━━━━━ Provided data

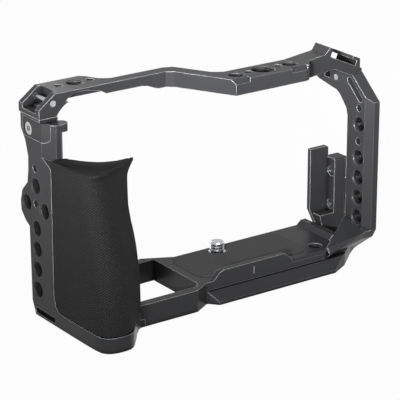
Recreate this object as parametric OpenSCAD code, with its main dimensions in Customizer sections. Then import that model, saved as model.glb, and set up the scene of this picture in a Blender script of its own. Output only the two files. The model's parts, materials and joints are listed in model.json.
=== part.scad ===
// Camera cage: a machined frame that wraps a mirrorless camera, with a soft front grip.
// The origin lies under the camera screw, on the plane that the base rests on.
// +X points to the port side, +Y to the back of the camera and +Z up.

/* [Frame] */
// Height of the whole cage
cage_h = 96; // [94:0.5:104]
// Distance from the camera screw to the outer face of the grip side
left_x = 89.2; // [87:0.2:100]
// Distance from the camera screw to the outer face of the port side
right_x = 66.2; // [65:0.2:74]
// Thickness of the plate on the grip side
left_wall = 5.2; // [4.8:0.1:6.5]
// Thickness of the plate on the port side
right_wall = 5.9; // [5.4:0.1:6.5]

/* [Base] */
// Thickness of the base plate, where the camera sits
base_h = 9.7; // [9:0.1:12]
// Distance from the camera screw forward to the front face
base_front = 28; // [27:0.5:31]
// Distance from the camera screw back to the rear edge
base_back = 4.3; // [4:0.1:8]
// Distance from the camera screw to the port end of the plate
base_end = 52; // [50:0.5:54]
// Width of the dovetail that quick-release clamps hold
dovetail_w = 38; // [37.5:0.1:38.5]
// Height of the block that carries the dovetail
dovetail_h = 5.2; // [5:0.1:5.6]
// Height of the flat edge under the sloped side of the dovetail
dovetail_edge = 1.3; // [1:0.1:1.6]
// Distance from the camera screw to the grip end of the dovetail
dovetail_left = 21.5; // [18:0.5:22]
// Distance from the camera screw to the battery window
window_x = 28.7; // [27.5:0.5:34]
// Width of the rails around the battery window
rail_w = 4; // [3.5:0.1:6]
// Step of the front rail ahead of the front face
rail_step = 4.4; // [3:0.2:6]
// Height of the lip that stops the camera from twisting
lip_h = 3.9; // [2:0.1:5]
// Thickness of that lip
lip_t = 2.6; // [2:0.1:3.5]
// Height of the low wall beside the camera
ridge_h = 2; // [1:0.1:3]
// Thickness of the soft pad under the camera
pad_t = 0.5; // [0.3:0.1:1]
// Diameter of the index hole in the base
index_hole_d = 6; // [4:0.1:6.5]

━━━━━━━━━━

Goal: Each line must be given again exactly as written above.

Expected answer:
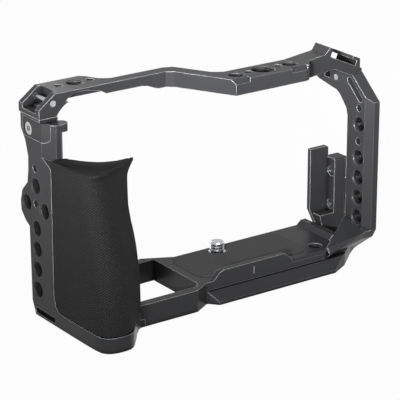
Recreate this object as parametric OpenSCAD code, with its main dimensions in Customizer sections. Then import that model, saved as model.glb, and set up the scene of this picture in a Blender script of its own. Output only the two files. The model's parts, materials and joints are listed in model.json.
=== part.scad ===
// Camera cage: a machined frame that wraps a mirrorless camera, with a soft front grip.
// The origin lies under the camera screw, on the plane that the base rests on.
// +X points to the port side, +Y to the back of the camera and +Z up.

/* [Frame] */
// Height of the whole cage
cage_h = 96; // [94:0.5:104]
// Distance from the camera screw to the outer face of the grip side
left_x = 89.2; // [87:0.2:100]
// Distance from the camera screw to the outer face of the port side
right_x = 66.2; // [65:0.2:74]
// Thickness of the plate on the grip side
left_wall = 5.2; // [4.8:0.1:6.5]
// Thickness of the plate on the port side
right_wall = 5.9; // [5.4:0.1:6.5]

/* [Base] */
// Thickness of the base plate, where the camera sits
base_h = 9.7; // [9:0.1:12]
// Distance from the camera screw forward to the front face
base_front = 28; // [27:0.5:31]
// Distance from the camera screw back to the rear edge
base_back = 4.3; // [4:0.1:8]
// Distance from the camera screw to the port end of the plate
base_end = 52; // [50:0.5:54]
// Width of the dovetail that quick-release clamps hold
dovetail_w = 38; // [37.5:0.1:38.5]
// Height of the block that carries the dovetail
dovetail_h = 5.2; // [5:0.1:5.6]
// Height of the flat edge under the sloped side of the dovetail
dovetail_edge = 1.3; // [1:0.1:1.6]
// Distance from the camera screw to the grip end of the dovetail
dovetail_left = 21.5; // [18:0.5:22]
// Distance from the camera screw to the battery window
window_x = 28.7; // [27.5:0.5:34]
// Width of the rails around the battery window
rail_w = 4; // [3.5:0.1:6]
// Step of the front rail ahead of the front face
rail_step = 4.4; // [3:0.2:6]
// Height of the lip that stops the camera from twisting
lip_h = 3.9; // [2:0.1:5]
// Thickness of that lip
lip_t = 2.6; // [2:0.1:3.5]
// Height of the low wall beside the camera
ridge_h = 2; // [1:0.1:3]
// Thickness of the soft pad under the camera
pad_t = 0.5; // [0.3:0.1:1]
// Diameter of the index hole in the base
index_hole_d = 6; // [4:0.1:6.5]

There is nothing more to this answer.